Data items
□ □ □

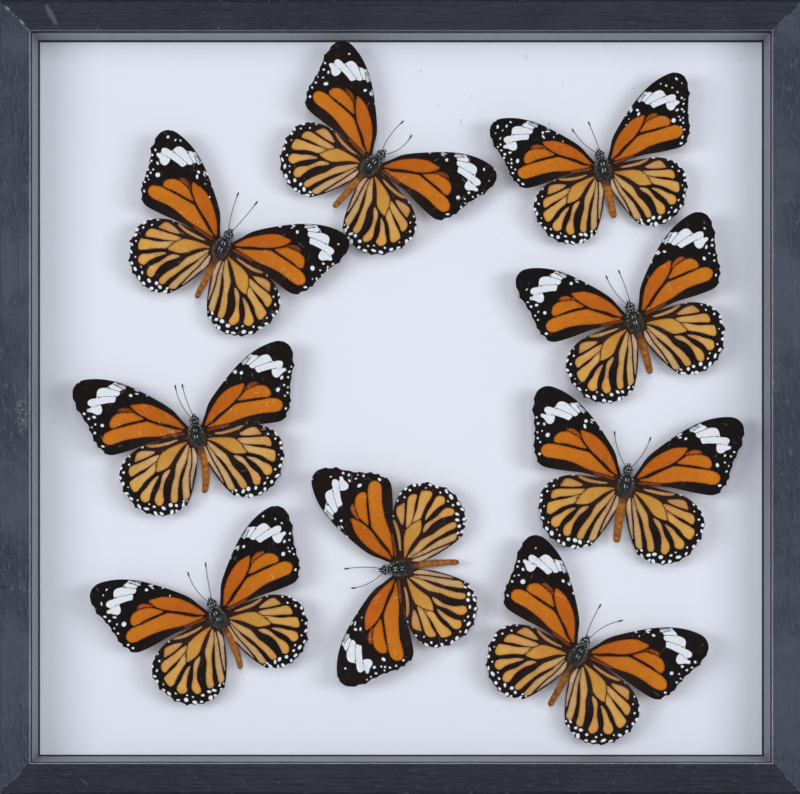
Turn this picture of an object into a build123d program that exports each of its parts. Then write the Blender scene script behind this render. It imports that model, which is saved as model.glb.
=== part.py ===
from build123d import *
from dataclasses import dataclass
import math
import os

os.makedirs("parts", exist_ok=True)

# Butterfly display case, in millimetres. The case stands upright: +Z up, X along the
# width, the glass faces -Y. The origin is under the middle of the bottom rail.

# ---------------------------------------------------------------- frame and layers
case_width = 306.2
case_height = 302.5
rail_wall = 8.6  # thickness of a rail beside its rebate
lip_width = 3.6  # how far the front lip reaches over the rebate
lip_thickness = 4.5
outer_round = 1.6  # a rail's outer front edge
inner_round = 0.5  # the lip's inner edge and the rail's back edge

glass_thickness = 2.0
pane_gap = 0.5  # round the glass, board and back panel
spacer_depth = 14.0
gasket_depth = 4.0
gasket_bulge = 0.2  # past the spacers' inner faces
facing_thickness = 0.3
board_thickness = 5.0
panel_thickness = 3.2

# ---------------------------------------------------------------- corner V-nails
nail_thickness = 0.6
nail_depth = 10.0
nail_inset = 3.5  # outer corner to the V's point, along the mitre
nail_leg = 4.4
nail_half_angle = 34.0

# ---------------------------------------------------------------- back hardware
button_round = 4.0  # radius of a turn button's pivot end
button_tip_round = 2.8
button_reach = 13.0  # pivot to the centre of the tip
button_thickness = 1.2
button_spacing = 150.0  # between the upper and the lower turn buttons
shank_radius = 1.25
shank_length = 9.0
shank_clearance = 0.08  # radial, a turn button on its screw
head_radius = 2.6
head_height = 1.5
head_edge = 0.6  # height of a screw head's straight edge
head_gap = 0.05  # under a pivot screw's head
recess_length = 2.8
recess_width = 0.6
recess_depth = 0.7

plate_length = 34.0
plate_width = 7.0
plate_thickness = 0.8
plate_screw_spacing = 24.0
ring_wire = 0.8  # radius of the ring's wire
ring_clearance = 0.08  # radial, the ring's bar in its loop
ring_lift = 0.3  # wire above the plate
ring_half_width = 6.5
ring_corner = 1.8
ring_side = 4.5  # bar to the start of the bow
loop_wall = 0.8
loop_length = 7.0

bumper_radius = 3.5
bumper_tip_radius = 3.0
bumper_height = 4.0
bumper_round = 0.5
bumper_inset = 26.0  # outer corner to a bumper, along the top and bottom rails

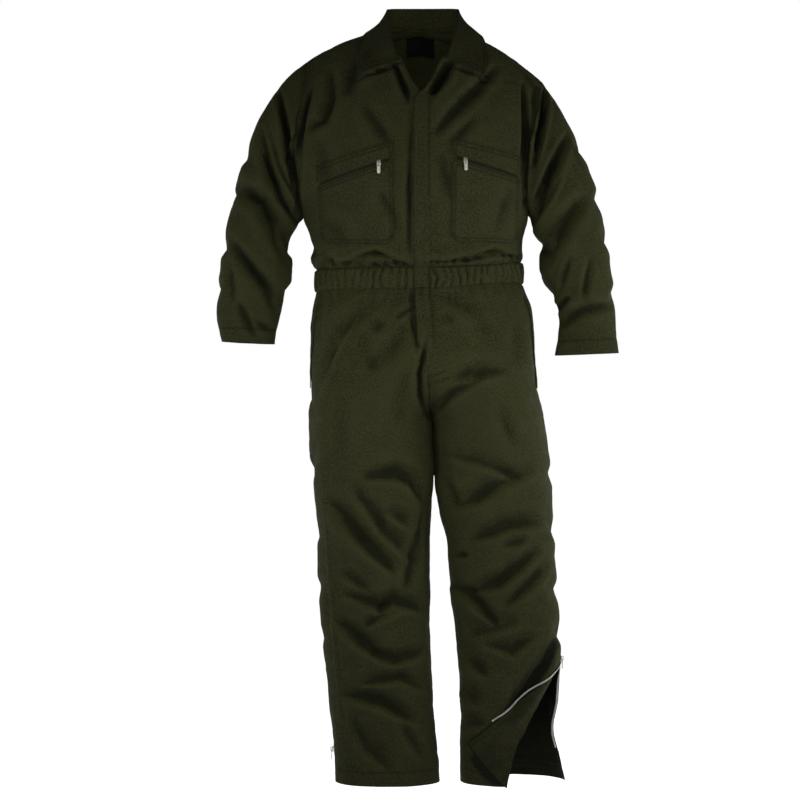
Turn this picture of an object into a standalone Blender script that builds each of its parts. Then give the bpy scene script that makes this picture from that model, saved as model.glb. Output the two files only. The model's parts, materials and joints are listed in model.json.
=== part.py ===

□ □ □

Everything from the line that contains "Turn this picture of an object into a standalone" through the end of the records must be duplicated exactly, and nothing outside that range.

Turn this picture of an object into a standalone Blender script that builds each of its parts. Then give the bpy scene script that makes this picture from that model, saved as model.glb. Output the two files only. The model's parts, materials and joints are listed in model.json.
=== part.py ===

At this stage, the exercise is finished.